İstanbul Portföy stratejisti Güzem Yılmaz Ertem, kur korumalı mevduatta olumsuz senaryo olduğunu belirterek bankaların ellerindeki son parametre olan tahvil portföyü için Arjantin örneğini çalıştığını söyledi.
KKM, iktidarın politikalarıyla TL’nin yabancı paralar karşısında artan değer kaybını yavaşlatmak amacıyla Aralık 2021’de uygulanmaya başlamıştı.
KKM’de vade sonunda faiz ya da varsa kur farkı ödeniyor. Bütçeye ağır bir yük getirse de seçim öncesi artan döviz talebini dizginlemek isteyen iktidar ilgiyi artırmak için KKM için bir ayda dört yeni düzenleme getirmişti.

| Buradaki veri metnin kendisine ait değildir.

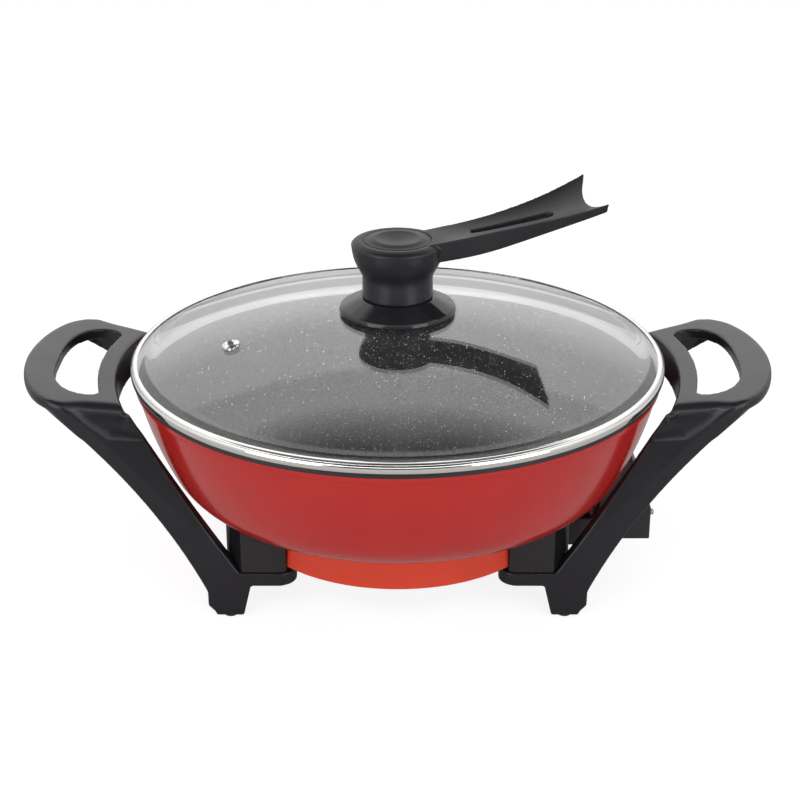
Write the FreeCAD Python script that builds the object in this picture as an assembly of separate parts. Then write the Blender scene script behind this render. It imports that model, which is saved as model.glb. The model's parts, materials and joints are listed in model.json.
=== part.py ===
import FreeCAD, Part
import math
import os

# Electric wok with a lift-off glass lid. Millimetres, +Z up.
# The origin is on the table, under the centre of the bowl; the two handles lie along X.

V = FreeCAD.Vector
UP = V(0, 0, 1)
ORIGIN = V(0, 0, 0)

EYE = 0.3                    # gap between pieces that only lie near each other
SNUG = 0.05                  # gap round a piece that is pressed, screwed or brazed in
PAST = 1.0                   # how much further a cut runs than the piece it cuts
ABOVE = 200.0                # higher than every piece below the lid
FAR_ABOVE = 300.0            # higher than everything

# ---- bowl ----
BOWL_FLOOR_Z = 64.7          # height of the underside of the flat floor
BOWL_FLAT_R = 111.5          # radius where the floor starts to curve up
SHOULDER_R = 41.0            # radius of the tight curve between floor and side
SHOULDER_TURN = 64.0         # degrees of that curve
SIDE_R = 231.0               # radius of the long curve of the side
SIDE_END_TURN = 78.0         # slope of the side at the mouth, in degrees
BOWL_WALL = 3.2
SHOULDER_SLOPE = math.radians(SHOULDER_TURN)
SIDE_SLOPE = math.radians(SIDE_END_TURN)
JOIN_R = BOWL_FLAT_R + SHOULDER_R * math.sin(SHOULDER_SLOPE)         # where the two curves meet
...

KKM’deki yük artarken, uzmanlar da uyarmaya devam ediyor.
Eski Merkez Bankası başekonomisti Prof. Dr. Hakan Kara, kur korumalı mevduatı saadet zincirlerine benzeterek “Sonuna doğru yaklaşılıyor” demişti. Kara, toplam mevduatın 120 milyar dolara çıktığını belirterek temmuz sonrası her hafta 8-10 milyar dolarlık geri dönüş olacağını söyledi.
Bankacılık sektörü de son bir haftada karşı karşıya kaldığı düzenlemeler nedeniyle sıkıntıda. Sektör şu an kur korumalı mevduata yüksek faiz vermekle sabit kuponlu tahvil almak arasında seçim için risk analizi yapıyor.
Ekonomi gazetesinden Burcu Göksüzoğlu’na konuşan Güzem Yılmaz Ertem, bazı bankaların Arjantin örneğini çalıştığını söyledi: ”Bankalarda ticari kredi faizlerine bakıldığında orada bir sürü limitler var. Hal böyle olunca da kredi mevduat makası ve kredi mevduat rasyosu kabaca 8-10 yılın en düşük seviyesinde. KKM için olumsuz senaryo var. Son parametre ise ellerindeki tahvil portföyü. Bu konuda Türkiye’nin önemli iki büyük bankasında birkaç gündür Arjantin örneği çalışılıyor. Bankalar ‘Arjantin’deki bankacılık sistemi nasıl işliyor?’ sorusuna cevap verecek çalışma yaptırıyor.”